全身と神経系の診察を行なった後、「認知機能検査」が行なわれます。 よく行なわれるのは「ミニメンタルテスト」(MMSE)と呼ばれる検査です。 併せて、「MRI」などの画像検査で脳の形態を調べます。 アルツハイマー特有の脳の形態の変化を調べられるほか、「脳卒中」など、認知症を招く病気の発見も可能です。 しかし、早期には脳の形態の変化が見られない場合もあるため、必要に応じて脳の血流を調べる検査 (SPECT)や、脳の代謝などを調べる検査(PET)など、脳の機能を見る画像検査も行なわれます。 最近では、アルツハイマー型認知症の人の脳にたまる「アミロイド」という物質の沈着の有無を見る画像検査の開発も進んでいます。

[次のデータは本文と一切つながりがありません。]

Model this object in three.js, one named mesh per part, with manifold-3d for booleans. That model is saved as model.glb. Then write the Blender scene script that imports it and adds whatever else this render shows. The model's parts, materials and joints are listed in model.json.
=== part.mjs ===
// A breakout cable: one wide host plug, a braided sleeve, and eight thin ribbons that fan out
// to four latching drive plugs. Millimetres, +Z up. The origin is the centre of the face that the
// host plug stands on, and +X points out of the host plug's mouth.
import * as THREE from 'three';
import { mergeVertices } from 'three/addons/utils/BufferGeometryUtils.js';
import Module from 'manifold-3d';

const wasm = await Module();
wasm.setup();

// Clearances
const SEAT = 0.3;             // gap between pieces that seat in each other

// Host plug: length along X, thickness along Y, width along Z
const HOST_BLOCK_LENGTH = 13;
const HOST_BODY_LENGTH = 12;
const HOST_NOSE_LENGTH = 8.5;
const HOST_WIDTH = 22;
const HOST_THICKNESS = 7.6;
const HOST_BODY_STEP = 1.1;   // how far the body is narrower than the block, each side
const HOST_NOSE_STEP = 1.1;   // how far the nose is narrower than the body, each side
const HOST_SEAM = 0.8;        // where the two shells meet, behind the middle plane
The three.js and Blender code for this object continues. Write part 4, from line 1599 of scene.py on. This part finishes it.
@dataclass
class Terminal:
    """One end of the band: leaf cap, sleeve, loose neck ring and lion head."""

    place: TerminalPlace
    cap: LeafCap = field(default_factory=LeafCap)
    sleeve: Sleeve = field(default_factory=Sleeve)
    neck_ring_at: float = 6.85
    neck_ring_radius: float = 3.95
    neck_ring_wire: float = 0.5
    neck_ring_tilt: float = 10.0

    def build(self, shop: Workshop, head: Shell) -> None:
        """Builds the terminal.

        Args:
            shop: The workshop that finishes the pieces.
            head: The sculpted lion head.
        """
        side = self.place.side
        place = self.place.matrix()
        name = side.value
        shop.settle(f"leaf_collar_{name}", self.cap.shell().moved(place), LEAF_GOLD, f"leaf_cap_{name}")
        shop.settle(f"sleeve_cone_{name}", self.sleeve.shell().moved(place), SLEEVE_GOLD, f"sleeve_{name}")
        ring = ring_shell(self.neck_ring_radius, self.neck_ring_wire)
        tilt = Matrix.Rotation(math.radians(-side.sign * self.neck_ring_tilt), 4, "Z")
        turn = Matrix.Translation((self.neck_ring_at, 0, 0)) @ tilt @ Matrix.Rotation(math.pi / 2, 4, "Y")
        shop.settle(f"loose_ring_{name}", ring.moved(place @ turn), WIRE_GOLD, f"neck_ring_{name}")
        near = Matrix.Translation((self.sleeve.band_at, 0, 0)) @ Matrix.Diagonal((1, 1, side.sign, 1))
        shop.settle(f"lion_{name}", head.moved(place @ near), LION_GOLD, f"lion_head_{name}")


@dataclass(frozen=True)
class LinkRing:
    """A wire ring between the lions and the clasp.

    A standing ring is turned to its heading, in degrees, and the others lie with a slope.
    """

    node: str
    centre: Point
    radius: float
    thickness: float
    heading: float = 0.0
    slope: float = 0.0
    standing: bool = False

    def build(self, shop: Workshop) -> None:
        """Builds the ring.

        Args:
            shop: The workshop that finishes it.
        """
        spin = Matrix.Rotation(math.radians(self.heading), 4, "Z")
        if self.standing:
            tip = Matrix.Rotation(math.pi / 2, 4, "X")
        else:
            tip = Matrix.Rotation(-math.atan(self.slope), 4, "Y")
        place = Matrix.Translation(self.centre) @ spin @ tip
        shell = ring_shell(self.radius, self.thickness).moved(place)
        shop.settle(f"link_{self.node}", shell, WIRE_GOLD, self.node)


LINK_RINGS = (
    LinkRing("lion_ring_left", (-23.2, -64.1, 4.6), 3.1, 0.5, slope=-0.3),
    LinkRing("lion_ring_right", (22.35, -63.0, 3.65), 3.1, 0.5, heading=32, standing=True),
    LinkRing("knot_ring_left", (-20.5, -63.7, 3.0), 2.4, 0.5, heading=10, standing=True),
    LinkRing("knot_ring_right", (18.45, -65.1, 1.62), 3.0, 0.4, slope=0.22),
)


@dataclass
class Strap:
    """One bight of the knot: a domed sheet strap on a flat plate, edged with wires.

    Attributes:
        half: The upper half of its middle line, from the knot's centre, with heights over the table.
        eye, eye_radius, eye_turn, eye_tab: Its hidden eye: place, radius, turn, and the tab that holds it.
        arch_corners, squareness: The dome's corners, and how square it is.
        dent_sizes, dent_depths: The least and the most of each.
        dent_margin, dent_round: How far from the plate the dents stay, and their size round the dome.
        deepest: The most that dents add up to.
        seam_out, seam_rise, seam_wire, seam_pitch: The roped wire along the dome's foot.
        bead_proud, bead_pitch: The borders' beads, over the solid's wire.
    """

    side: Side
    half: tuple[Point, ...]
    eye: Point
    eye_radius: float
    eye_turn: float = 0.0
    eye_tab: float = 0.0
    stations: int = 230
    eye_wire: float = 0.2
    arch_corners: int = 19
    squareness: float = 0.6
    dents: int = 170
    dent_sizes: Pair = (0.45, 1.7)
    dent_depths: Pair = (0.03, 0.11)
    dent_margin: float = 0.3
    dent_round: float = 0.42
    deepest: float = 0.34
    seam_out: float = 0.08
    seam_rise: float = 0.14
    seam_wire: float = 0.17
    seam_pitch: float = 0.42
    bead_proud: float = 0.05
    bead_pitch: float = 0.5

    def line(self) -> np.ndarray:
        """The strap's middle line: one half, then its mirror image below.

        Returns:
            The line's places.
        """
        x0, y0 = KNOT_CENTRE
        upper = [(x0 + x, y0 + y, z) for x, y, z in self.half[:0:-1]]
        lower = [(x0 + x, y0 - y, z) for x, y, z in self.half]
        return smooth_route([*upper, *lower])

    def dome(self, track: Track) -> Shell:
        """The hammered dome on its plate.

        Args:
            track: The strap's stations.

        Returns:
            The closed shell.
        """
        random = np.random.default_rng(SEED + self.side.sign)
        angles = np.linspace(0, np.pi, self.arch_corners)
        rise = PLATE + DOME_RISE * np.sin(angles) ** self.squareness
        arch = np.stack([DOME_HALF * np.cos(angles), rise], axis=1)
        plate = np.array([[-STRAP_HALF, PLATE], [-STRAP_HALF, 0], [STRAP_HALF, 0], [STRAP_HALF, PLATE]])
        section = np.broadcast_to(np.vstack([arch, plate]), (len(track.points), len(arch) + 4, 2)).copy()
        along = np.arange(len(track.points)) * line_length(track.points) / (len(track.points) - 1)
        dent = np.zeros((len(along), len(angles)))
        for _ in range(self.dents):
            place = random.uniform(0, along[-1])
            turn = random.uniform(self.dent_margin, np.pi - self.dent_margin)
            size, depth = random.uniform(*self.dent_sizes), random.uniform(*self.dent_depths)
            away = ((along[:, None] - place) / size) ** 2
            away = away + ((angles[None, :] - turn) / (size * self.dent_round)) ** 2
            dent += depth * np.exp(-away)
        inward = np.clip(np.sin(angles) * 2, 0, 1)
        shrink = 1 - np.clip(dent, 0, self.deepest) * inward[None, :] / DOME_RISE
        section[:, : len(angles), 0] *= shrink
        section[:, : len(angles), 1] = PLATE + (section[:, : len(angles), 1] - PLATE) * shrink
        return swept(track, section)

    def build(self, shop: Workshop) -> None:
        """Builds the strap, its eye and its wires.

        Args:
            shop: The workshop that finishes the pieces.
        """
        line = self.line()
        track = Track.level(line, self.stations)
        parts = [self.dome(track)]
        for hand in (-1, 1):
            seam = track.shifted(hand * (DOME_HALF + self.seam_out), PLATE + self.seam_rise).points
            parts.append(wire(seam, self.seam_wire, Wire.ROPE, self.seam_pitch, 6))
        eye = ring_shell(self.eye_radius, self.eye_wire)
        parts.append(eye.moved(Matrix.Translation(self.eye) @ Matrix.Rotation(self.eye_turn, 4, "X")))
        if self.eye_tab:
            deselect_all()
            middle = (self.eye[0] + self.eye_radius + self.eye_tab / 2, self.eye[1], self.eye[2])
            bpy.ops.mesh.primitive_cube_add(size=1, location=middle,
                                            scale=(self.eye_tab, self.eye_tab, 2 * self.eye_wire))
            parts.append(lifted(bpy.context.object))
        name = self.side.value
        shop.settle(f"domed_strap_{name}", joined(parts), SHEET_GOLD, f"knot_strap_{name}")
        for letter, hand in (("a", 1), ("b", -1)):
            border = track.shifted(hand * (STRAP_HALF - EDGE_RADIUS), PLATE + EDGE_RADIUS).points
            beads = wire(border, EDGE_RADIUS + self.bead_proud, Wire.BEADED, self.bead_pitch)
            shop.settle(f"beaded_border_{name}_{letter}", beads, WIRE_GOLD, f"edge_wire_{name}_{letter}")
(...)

アルツハイマー型認知症の発症と関係する「アミロイドβたんぱく」と「リン酸タウたんぱく」の異常があるかどうかを見るために、 脳の周りを満たす「脳脊髄液」を調べる「脳脊髄液検査」が行なわれることもあります。 ごく初期でも、アルツハイマー型認知症の可能性を高い精度で調べられますが、腰に針を刺す必要があるため、 体への負担がより少ない血液検査で調べる方法が研究されています。


●ミニメンタルテスト(MMSE)

検査を受ける人にいくつか質問をして、口頭や筆記で答えてもらうテストです。 「今年は何年ですか」「今日は何月何日ですか」「ここは何県ですか」などから始まり、 全体で20問程度、30点満点です。各質問の合計点によって、認知機能障害の程度をみます。 軽度認知障害があると、ごく短い間の記憶力を調べる問題を間違えるようになり、 さらに症状が進むにしたがって、合計点が低くなってきます。